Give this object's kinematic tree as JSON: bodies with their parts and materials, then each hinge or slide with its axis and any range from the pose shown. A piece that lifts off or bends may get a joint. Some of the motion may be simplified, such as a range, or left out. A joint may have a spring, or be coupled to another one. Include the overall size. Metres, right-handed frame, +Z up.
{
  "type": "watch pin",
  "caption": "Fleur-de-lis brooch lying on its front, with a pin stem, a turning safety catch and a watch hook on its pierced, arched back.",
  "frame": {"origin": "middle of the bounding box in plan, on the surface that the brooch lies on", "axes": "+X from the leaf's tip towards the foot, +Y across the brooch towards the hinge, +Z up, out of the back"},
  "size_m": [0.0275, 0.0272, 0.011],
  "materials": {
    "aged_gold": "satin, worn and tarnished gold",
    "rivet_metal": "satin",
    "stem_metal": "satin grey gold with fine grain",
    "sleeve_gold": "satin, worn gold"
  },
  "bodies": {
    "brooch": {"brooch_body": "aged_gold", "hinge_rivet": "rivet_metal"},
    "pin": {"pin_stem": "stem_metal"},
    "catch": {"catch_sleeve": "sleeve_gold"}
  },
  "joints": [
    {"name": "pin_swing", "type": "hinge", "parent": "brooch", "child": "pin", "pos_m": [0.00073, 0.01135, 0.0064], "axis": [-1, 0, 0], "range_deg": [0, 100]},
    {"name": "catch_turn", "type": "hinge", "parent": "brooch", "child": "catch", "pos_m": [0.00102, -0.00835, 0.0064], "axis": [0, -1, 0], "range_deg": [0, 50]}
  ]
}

__________

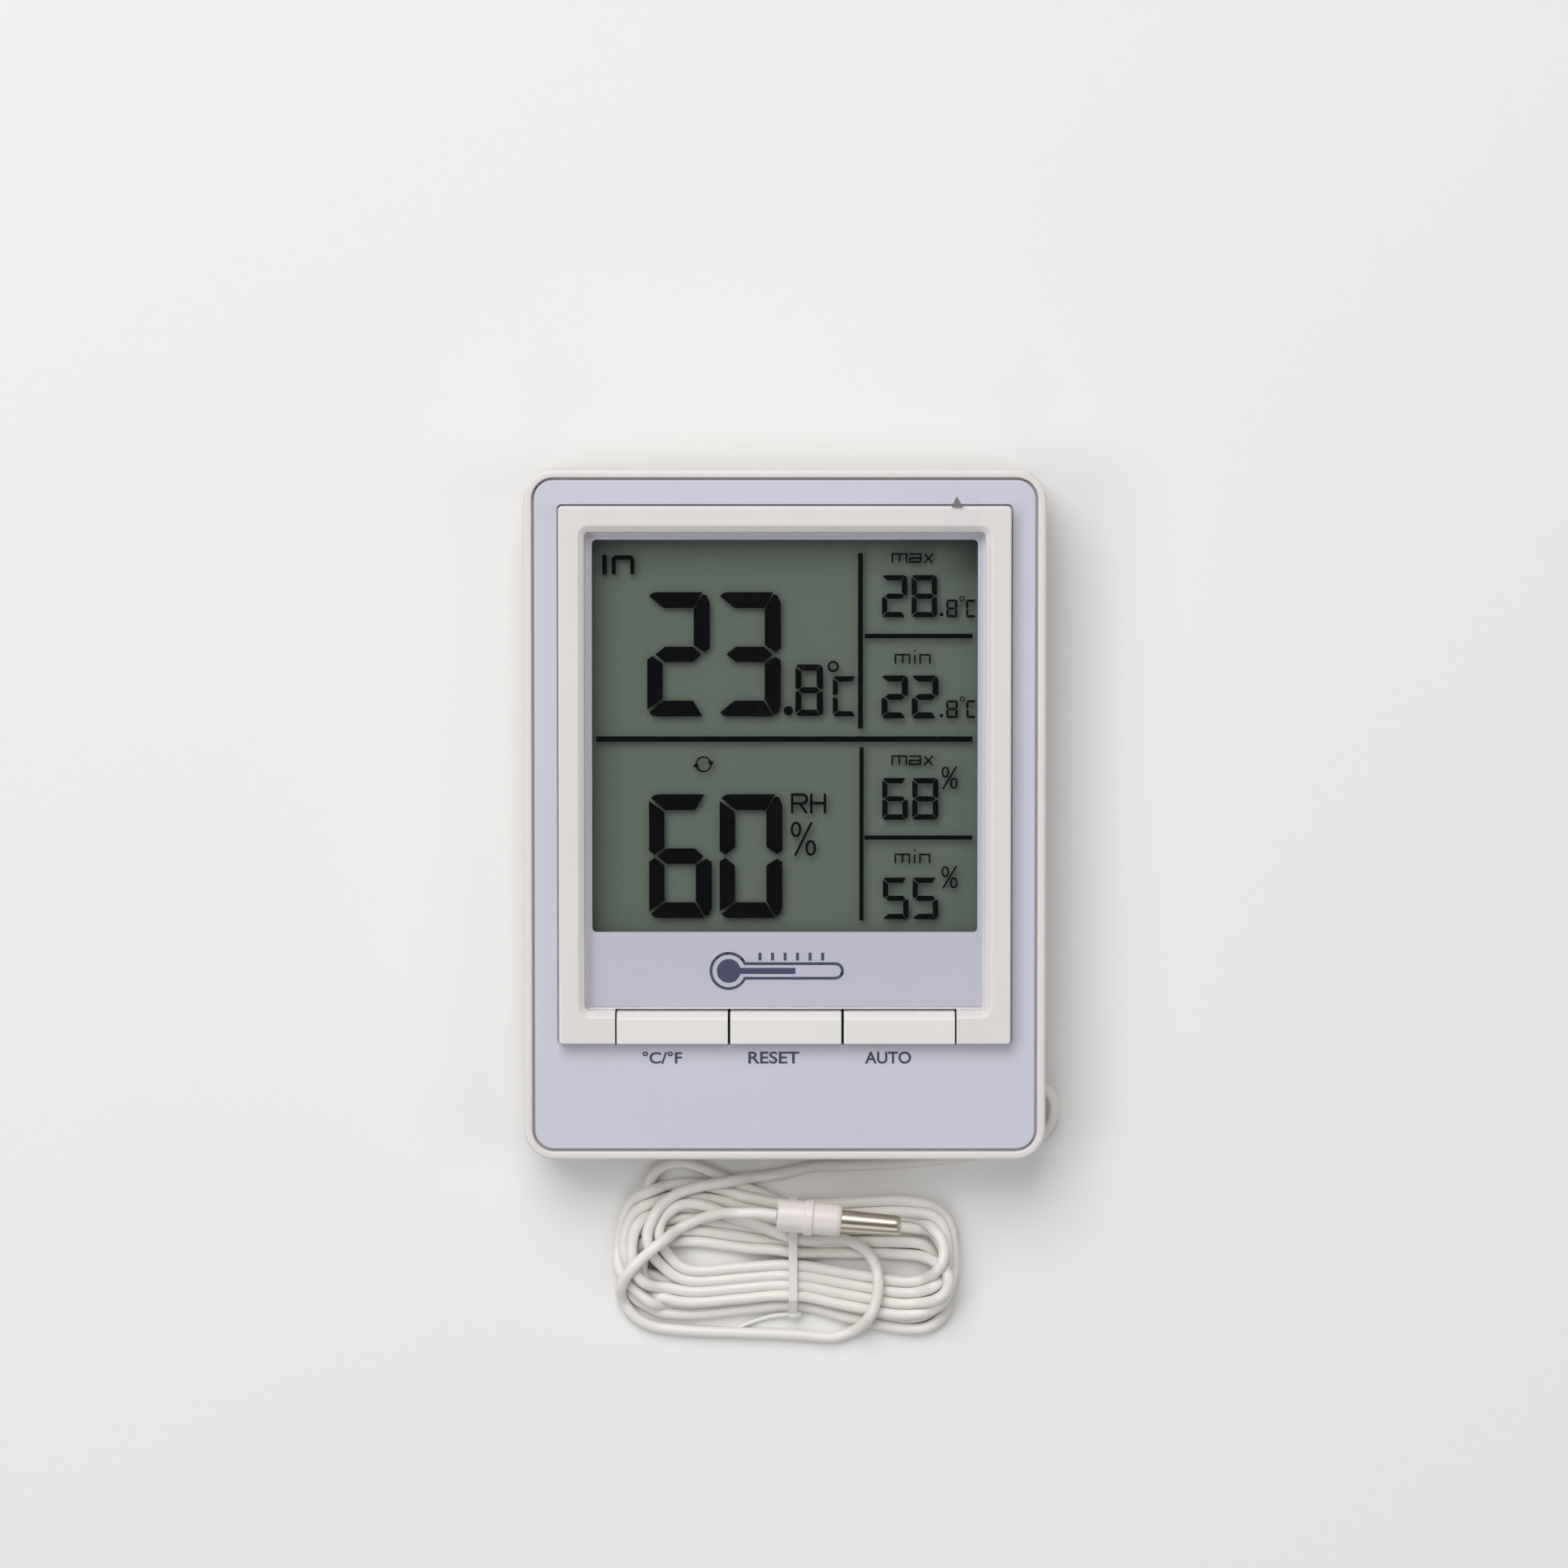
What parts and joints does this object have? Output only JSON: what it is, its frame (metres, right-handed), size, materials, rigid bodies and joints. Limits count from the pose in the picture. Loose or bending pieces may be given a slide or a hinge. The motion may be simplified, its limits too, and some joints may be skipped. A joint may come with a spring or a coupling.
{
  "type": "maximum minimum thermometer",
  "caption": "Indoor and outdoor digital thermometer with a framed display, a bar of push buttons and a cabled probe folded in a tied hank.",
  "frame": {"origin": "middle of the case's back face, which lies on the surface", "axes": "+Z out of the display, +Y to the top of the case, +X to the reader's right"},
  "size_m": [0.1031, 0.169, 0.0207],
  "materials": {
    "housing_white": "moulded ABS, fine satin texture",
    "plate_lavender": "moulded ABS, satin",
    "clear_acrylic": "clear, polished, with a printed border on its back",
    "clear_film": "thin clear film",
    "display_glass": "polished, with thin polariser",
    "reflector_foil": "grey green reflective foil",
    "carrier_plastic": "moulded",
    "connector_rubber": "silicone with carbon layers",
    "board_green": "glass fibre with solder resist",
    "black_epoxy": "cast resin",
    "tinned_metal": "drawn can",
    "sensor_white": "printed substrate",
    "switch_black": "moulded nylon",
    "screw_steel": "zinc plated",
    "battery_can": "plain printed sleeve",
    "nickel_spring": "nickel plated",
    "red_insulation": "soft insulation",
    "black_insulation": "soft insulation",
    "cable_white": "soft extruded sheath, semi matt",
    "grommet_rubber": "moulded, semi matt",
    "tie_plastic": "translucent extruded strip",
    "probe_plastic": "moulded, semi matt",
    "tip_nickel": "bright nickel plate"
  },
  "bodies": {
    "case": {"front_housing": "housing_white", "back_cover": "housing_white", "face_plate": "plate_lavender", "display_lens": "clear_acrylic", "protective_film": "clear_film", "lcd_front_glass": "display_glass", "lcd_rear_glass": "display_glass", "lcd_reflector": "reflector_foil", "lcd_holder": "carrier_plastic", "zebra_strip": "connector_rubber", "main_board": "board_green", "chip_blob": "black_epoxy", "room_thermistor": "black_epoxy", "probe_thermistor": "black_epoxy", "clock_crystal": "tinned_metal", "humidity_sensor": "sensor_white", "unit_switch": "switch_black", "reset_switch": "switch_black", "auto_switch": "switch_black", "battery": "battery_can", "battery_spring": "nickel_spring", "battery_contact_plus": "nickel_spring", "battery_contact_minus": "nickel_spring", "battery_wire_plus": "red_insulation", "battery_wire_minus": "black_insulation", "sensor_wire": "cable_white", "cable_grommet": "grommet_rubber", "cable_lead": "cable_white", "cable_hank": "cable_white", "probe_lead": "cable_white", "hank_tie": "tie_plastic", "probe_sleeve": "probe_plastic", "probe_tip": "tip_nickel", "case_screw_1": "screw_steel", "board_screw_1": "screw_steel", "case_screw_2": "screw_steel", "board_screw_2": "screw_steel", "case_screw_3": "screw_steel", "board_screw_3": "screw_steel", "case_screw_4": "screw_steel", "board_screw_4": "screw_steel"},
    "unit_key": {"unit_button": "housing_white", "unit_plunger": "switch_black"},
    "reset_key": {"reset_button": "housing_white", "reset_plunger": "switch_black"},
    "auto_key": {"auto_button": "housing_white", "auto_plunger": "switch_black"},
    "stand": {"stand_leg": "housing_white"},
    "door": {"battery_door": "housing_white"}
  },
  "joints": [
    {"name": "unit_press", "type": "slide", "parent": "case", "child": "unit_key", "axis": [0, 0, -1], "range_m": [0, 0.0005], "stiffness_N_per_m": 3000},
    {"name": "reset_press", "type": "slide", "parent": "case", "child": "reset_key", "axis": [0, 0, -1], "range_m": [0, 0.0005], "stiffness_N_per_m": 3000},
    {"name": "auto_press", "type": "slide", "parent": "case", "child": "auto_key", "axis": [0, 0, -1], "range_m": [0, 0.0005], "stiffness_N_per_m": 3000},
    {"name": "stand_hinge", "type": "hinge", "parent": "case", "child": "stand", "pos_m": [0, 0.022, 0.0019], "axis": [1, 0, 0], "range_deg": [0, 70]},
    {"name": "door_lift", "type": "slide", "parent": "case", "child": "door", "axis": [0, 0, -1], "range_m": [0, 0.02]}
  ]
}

__________

- _Problem to work on_: How many lines of these entries hold the string "pose"? Answer with the number alone.

- _Written reply_: 2